Bu yazımda sizleri sadece tebessüm ettirmek ve bir nebze de olsa keyiflendirmek istiyorum. Zira hayatın içinde o kadar ağır gündemler var ki.. Gündelik hayatın ve de özellikle Siyasetin boğucu ve yorucu gündemi içerisinde biraz nefes almak gerekiyor.
Bugün farklılıklarımızı kaşımak değil, üzerinde ittifak edeceğimiz güzellikleri paylaşmak istiyorum.
Yazık ki ortak değerlerimiz kin’ e kurban ediliyor.
Uzun zamandır Millet olarak birlikte sevinemez ve birlikte üzülemez olduk. Ortak değerlerimiz vardı bizim! Ancak görüyorum ki değerlerimiz farklılaştı. Kişiye göre, guruba göre, zamana göre, konjonktüre göre vaziyet alır olduk. Dün Ak dediklerimize bugün kara diyoruz! Dün iltifat ettiklerimize bugün eşkıya muamelesini reva görüyoruz. Sevgimiz azaldı, öfkemiz kabardı! Biraz tebessüm iyi gelir belki..
Bugünkü yazımda söz sultanları, bilge insanlardan derlediğim, hayatın içinden sıcacık kısa hazır cevaplar paylaşacağım.
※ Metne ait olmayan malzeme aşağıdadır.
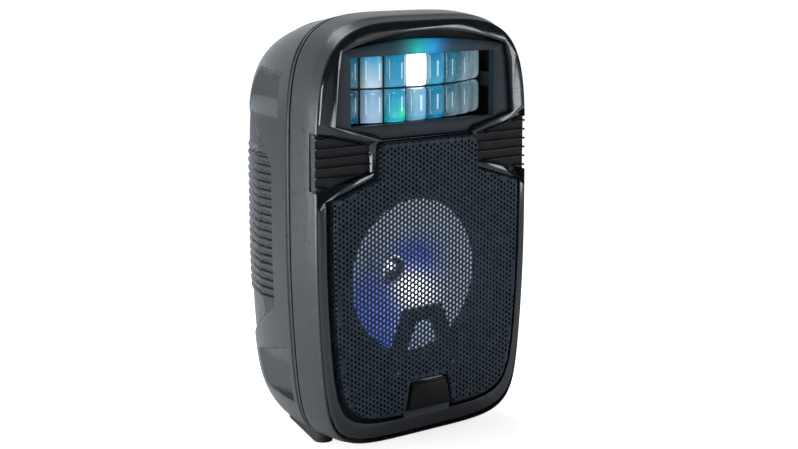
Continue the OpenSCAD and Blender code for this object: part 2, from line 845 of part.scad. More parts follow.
// Round cable through a list of points.
module cable(points, r) {
    for (i = [0:len(points) - 2]) {
        step = points[i + 1] - points[i];
        lean = acos(step[2] / norm(step));
        heading = atan2(step[1], step[0]);
        translate(points[i]) rotate([0, lean, heading]) cylinder(h = norm(step), r = r);
        if (i > 0) translate(points[i]) sphere(r = r + 0.2);
    }
}

module speaker_cable() {
    r = 1.6;
    color([0.6, 0.1, 0.1]) for (x = [-12, -6])
        cable([[x, y_at(board_d - r - 0.2), panel_z - 60], [x, y_at(board_d - 30), panel_z - 72],
            [x * 2, y_at(125), woofer_z - 60], [x * 2, y_at(100), woofer_z - 62],
            [x * 2, y_at(front_plate_d + 2), woofer_z - 52]], r);
}

// Two runners under the rear shell, drawn in towards the back as the shell is.
module rubber_feet() {
    color([0.03, 0.03, 0.03]) difference() {
        both_sides() hull() {
            for (place = [[80, 58], [58, 132]]) translate([place[0], y_at(place[1]), 0])
                cylinder(h = shell_bottom(place[1]) + 11, r1 = 9, r2 = 10);
        }
        rear_body(rear_start, 0);
    }
}

module shell_screws() {
    color([0.35, 0.35, 0.36]) for (p = screw_points) {
        rod(p[0], p[1], rear_start + 8, 3, 3.6);
        rod(p[0], p[1], plate_back + 10, rear_start + 9 - plate_back - 10, 1.5);
    }
}

// ---- Rear panel ----

module control_panel() {
    color([0.05, 0.05, 0.06]) difference() {
        union() {
            block(0, panel_z, panel_d, panel_w, panel_t, panel_h);
            both_sides() for (z = [-80, 80])
                rod(38, panel_z + z, board_d + board_t, panel_d - board_d - board_t + 1, 3);
        }
        both_sides() for (z = screw_row) rod(panel_screw_x, panel_z + z, panel_d - 1, 10, 1.7);
        block(0, panel_z + 76, panel_d - 1, 46, 10, 20);
        for (p = knob_points()) rod(p[0], p[1], panel_d - 1, 10, 3.6);
        for (i = [-2:2]) rod(i * button_pitch, button_row_z, panel_d - 1, 10, button_r + 0.1);
        block(-18, panel_z + 56, panel_d - 1, 13.4, 10, 6);
        block(20, panel_z + 56, panel_d - 1, 26.4, 10, 4);
        both_sides() rod(jack_x, jack_row_z, panel_d - 1, 10, 6.1);
        rod(0, jack_row_z, panel_d - 1, 10, 4.1);
        block(rocker_x, power_row_z, panel_d - 1, 18.2, 10, 26.2);
        rod(24, power_row_z, panel_d - 1, 10, 5.6);
    }
}

function knob_points() = [[0, knob_row_z], [-small_knob_x, knob_row_z + 4], [small_knob_x, knob_row_z + 4],
    [-small_knob_x, small_row_z], [small_knob_x, small_row_z]];

module display_window() {
    color([0.1, 0.02, 0.02]) block(0, panel_z + 76, panel_d + 0.5, 45.8, 2.4, 19.8);
}

// Knob with a pointer rib, a grip of shallow flutes and its stem.
module knob(place, r) {
    flutes = 18;
    cap_d = panel_d + panel_t + knob_gap;
    color([0.1, 0.1, 0.11]) union() {
        difference() {
            rod(place[0], place[1], cap_d, knob_t, r);
            for (a = [0:360 / flutes:359])
                rod(place[0] + (r + 0.5) * cos(a), place[1] + (r + 0.5) * sin(a),
                    cap_d + 3, knob_t, r * 0.09);
        }
        block(place[0], place[1] + r * 0.6, cap_d + knob_t - 0.5, 1.4, pointer_lift + 0.5, r * 0.7);
        rod(place[0], place[1], board_d + board_t + 2, cap_d - board_d - board_t - 1, stem_r);
    }
}

module volume_knob() {
    knob(knob_points()[0], volume_r);
}

module treble_knob() {
    knob(knob_points()[1], small_knob_r);
}

module bass_knob() {
    knob(knob_points()[2], small_knob_r);
}

module echo_knob() {
    knob(knob_points()[3], small_knob_r);
}

module mic_knob() {
    knob(knob_points()[4], small_knob_r);
}

module potentiometers() {
    color([0.5, 0.5, 0.45]) for (p = knob_points()) difference() {
        union() {
            rod(p[0], p[1], board_d + board_t, 8, 8);
            rod(p[0], p[1], board_d + board_t + 7, panel_d + 1 - board_d - board_t - 7, 3.5);
        }
        rod(p[0], p[1], board_d + board_t + 1.5, 40, stem_r + run_gap);
    }
}

// Button in the given place of the row; its flange stays behind the panel.
module push_button(index) {
    x = index * button_pitch;
    color([0.75, 0.75, 0.77]) union() {
        rod(x, button_row_z, panel_d - 2, panel_t + 4.2, button_r);
        rod(x, button_row_z, panel_d - 2, 1.5, button_r + 1);
    }
}

module mode_button() {
    push_button(-2);
}

module previous_button() {
    push_button(-1);
}

module play_button() {
    push_button(0);
}

module next_button() {
    push_button(1);
}

module light_button() {
    push_button(2);
}

module button_switches() {
    plunger_end = panel_d - 2 - button_travel - 0.1;
    color([0.3, 0.3, 0.3]) for (i = [-2:2]) union() {
        block(i * button_pitch, button_row_z, board_d + board_t, 6, 8, 6);
        rod(i * button_pitch, button_row_z, board_d + board_t + 7, plunger_end - board_d - board_t - 7, 1.7);
    }
}

// Rocker at rest in its off position; its pins turn in the frame.
module power_rocker() {
    color([0.7, 0.08, 0.06]) translate([rocker_x, y_at(rocker_d), power_row_z])
        rotate([rocker_tilt, 0, 0]) union() {
        translate([-7, 0, 0]) rotate([90, 0, 90]) linear_extrude(14)
            polygon([[-3, -6], [-3, 6], [1, 9.5], [7, 9.5], [5, 0], [7, -9.5], [1, -9.5]]);
        translate([-8.5, 0, 0]) rotate([0, 90, 0]) cylinder(h = 17, r = 1.5);
    }
}

module rocker_frame() {
    color([0.04, 0.04, 0.04]) difference() {
        union() {
            block(rocker_x, power_row_z, panel_d + panel_t, 22, 1.5, 30);
            block(rocker_x, power_row_z, panel_d - 12, 18, 12 + panel_t + 0.5, 26);
        }
        block(rocker_x, power_row_z, panel_d - 9, 14.2, 30, 22.4);
        translate([rocker_x - 8.6, y_at(rocker_d), power_row_z]) rotate([0, 90, 0])
            cylinder(h = 17.2, r = 1.5 + run_gap);
    }
}

module usb_port() {
    color([0.75, 0.75, 0.77]) difference() {
        block(-18, panel_z + 56, board_d + board_t, 13.2, panel_d + panel_t - board_d - board_t + 0.5, 5.8);
        block(-18, panel_z + 56, panel_d - 10, 12.4, 20, 5);
    }
}

module card_slot() {
    color([0.2, 0.2, 0.2]) difference() {
        block(20, panel_z + 56, board_d + board_t, 26, panel_d + panel_t - board_d - board_t + 0.5, 3.8);
        block(20, panel_z + 56, panel_d - 16, 24.4, 30, 2.6);
    }
}

// Panel socket: body behind the panel, collar in front, blind bore.
module socket(x, z, body_r, collar_r, bore_r) {
    difference() {
        union() {
            rod(x, z, board_d + board_t, panel_d + panel_t - board_d - board_t, body_r);
            rod(x, z, panel_d + panel_t, 1.8, collar_r);
        }
        rod(x, z, board_d + board_t + 2, 60, bore_r);
    }
}

module mic_jacks() {
    color([0.2, 0.2, 0.21]) both_sides() socket(jack_x, jack_row_z, 6, 8, 3.25);
}

module line_jack() {
    color([0.2, 0.2, 0.21]) socket(0, jack_row_z, 4, 5.5, 1.8);
}

module charge_socket() {
    color([0.1, 0.1, 0.1]) union() {
        socket(24, power_row_z, 5.5, 7, 2.75);
        rod(24, power_row_z, board_d + board_t + 1, panel_d - board_d, 1);
    }
}

module panel_screws() {
    color([0.35, 0.35, 0.36]) both_sides() for (z = screw_row) {
        rod(panel_screw_x, panel_z + z, panel_d + panel_t, 2, 3);
        rod(panel_screw_x, panel_z + z, body_d - 10, 10 + panel_t + 1, 1.5);
    }
}

rear_shell();
front_shell();
seam_gasket();
front_bezel();
louvre_left();
louvre_right();
grille();
badge();
window_panel();
lens_carrier();
lenses();
swing_bracket();
swing_motor();
swing_shaft();
lamp_carriage();
lamp_board();
lamp_emitters();
led_bridge();
bridge_lights();
woofer_basket();
woofer_front_plate();
woofer_magnet();
woofer_back_plate();
voice_coil();
woofer_cone();
dust_cap();
surround();
spider();
woofer_screws();
carry_handle();
control_panel();
display_window();
volume_knob();
treble_knob();
bass_knob();
echo_knob();
mic_knob();
potentiometers();
mode_button();
previous_button();
play_button();
next_button();
light_button();
button_switches();
power_rocker();
rocker_frame();
usb_port();
card_slot();
mic_jacks();
line_jack();
charge_socket();
amp_board();
heat_sink();
battery();
battery_strap();
inner_screws();
rubber_feet();
shell_screws();
panel_screws();
speaker_cable();
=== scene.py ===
"""Looks of the party speaker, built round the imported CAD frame.

Shapes are worked out in millimetres as (x, depth behind the front rim, z). They become metres when a mesh is
made.
"""
import bpy
import bmesh
import math
import numpy as np
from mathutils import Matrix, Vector
from mathutils.geometry import delaunay_2d_cdt


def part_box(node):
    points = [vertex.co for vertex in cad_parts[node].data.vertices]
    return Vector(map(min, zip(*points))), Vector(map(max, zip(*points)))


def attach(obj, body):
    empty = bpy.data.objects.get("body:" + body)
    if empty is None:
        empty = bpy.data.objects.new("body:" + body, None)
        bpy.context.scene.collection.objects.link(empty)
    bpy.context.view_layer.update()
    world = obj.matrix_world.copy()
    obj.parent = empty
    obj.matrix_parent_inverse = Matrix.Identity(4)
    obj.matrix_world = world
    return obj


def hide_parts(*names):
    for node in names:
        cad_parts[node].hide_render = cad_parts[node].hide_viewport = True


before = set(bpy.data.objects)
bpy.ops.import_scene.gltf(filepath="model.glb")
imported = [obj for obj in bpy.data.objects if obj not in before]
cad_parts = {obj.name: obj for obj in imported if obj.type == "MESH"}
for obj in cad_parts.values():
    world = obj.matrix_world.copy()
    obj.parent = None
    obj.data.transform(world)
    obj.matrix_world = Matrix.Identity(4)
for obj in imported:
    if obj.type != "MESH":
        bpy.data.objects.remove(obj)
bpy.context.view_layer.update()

MM = 0.001


def box_mm(node):
    """Lowest and highest corner of a CAD node in millimetres."""
    low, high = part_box(node)
    return low / MM, high / MM


# ---- Sizes taken from the frame ----

gasket_low = box_mm("seam_gasket")[0]
front_low, front_high = box_mm("front_shell")
rear_high = box_mm("rear_shell")[1]
lens_low, lens_high = box_mm("lenses")
window_low = box_mm("window_panel")[0]
cone_low, cone_high = box_mm("woofer_cone")
handle_low, handle_high = box_mm("carry_handle")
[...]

Keyif almanız dileğiyle…
İşte Kulağa Küpe Olacak Tarzda Hazır Cevaplar:
Sokrat ölüme mahkum edildiğinde eşi:
-Haksız yere öldürülüyorsun diye ağlamaya başlayınca,
Sokrat:
-“Ne yani, bir de haklı yere mi öldürülseydim?. “der..
***
Bir Rus generali, Şeyh Şâmil'in iştahını abartarak "Beni yemenizden korkuyorum" deyince, Şeyh Şâmil:
- Boşuna korkmayın efendi, demiş. Bizim dinimizde domuz eti yemek haramdır.
***
Bir toplantıda bir genç M. Akif'i küçük düşürmek için:
-Affedersiniz, siz veteriner misiniz?
M. Akif hiç istifini bozmadan cevaplamış:
-Evet, bir yeriniz mi ağrıyordu?
***
Kulaklarının büyüklüğü ile ünlü Galile' ye hasımlarından biri:
-Efendim, kulaklarınız bir insan için büyük değil mi?
Galile cevaplamış:
-Doğru, benim kulaklarım bir insan için büyük ama,seninkiler bir eşek için fazla küçük sayılmaz mi?
***
Amerikalı iş adamı, bir Çinli'yle alay ederek sormuş:
- Ölüleriniz, mezarlarına koyduğunuz pirinçleri ne zaman yiyecek?
Çinli, başını kaldırmadan cevap vermiş:
- Sizin ölüleriniz, koyduğunuz çiçekleri kokladığı zaman.
***
Talebelerinden biri, Konfüçyüs'e:
- "Ölüm nedir?" diye sorduğunda, Konfüçyüs'ün cevabı şu olmuş:
- Hayat hakkında ne biliyorsun ki, sana ölümden bahsedeyim.
***
Harun Reşit, kendisini sık sık ikaz eden Behlül Dânâ Hazretlerine:
- Sen kendi işine bak, dermiş. Her koyun kendi bacağından asılır.
Bir gün sarayı pis bir koku kaplamış. Sebebini araştırdıklarında, üst kattaki bir odada bacağından asılı bir koyun bulmuşlar. Bu işi yapanı da keşfetmişler tabi ki: Behlül
Halife, kendisini sıkıştırdığında:- “Gördüğünüz gibi, her koyun kendi bacağından asılır efendim, demiş. Fakat etrafı kokuttuğu için, herkesi rahatsız eder.”
***
Üstad Necip Fazıl vapurla Kadıköy’e geçerken yanına birisi yaklaşıp:
- Üstad, demiş, Peygambere ne gerek vardı! Biz yolumuzu bulurduk!
Necip Fazıl okuduğu kitaptan başını kaldırmadan:
- Ne diye vapura bindin ki, yüzerek karşıya geçebilirdin..
***
Bir doktor alkolsüz bira içebilir miyim? diye soran hastasına, Nasreddin Hoca'nın şu fıkrası ile cevap vermiş:
Adamın biri, Nasreddin Hoca'ya:
- Tuvalette bir şey yemek caiz midir? diye sorunca, Hoca:
- Caizdir, demiş. Ama içeride başka bir şey yediğini zannederlerse, ne diyeceksin?
***
Bir Fransız yazar, Mehmet Akif'e:
- Kadınlarınızı evden çıkartmadığınız doğru mu? diye sorduğunda Akif:
- Daha önceleri öyleydi, demiş. Fakat şimdi dışarı çıkarttık ve bir türlü içeri sokamıyoruz.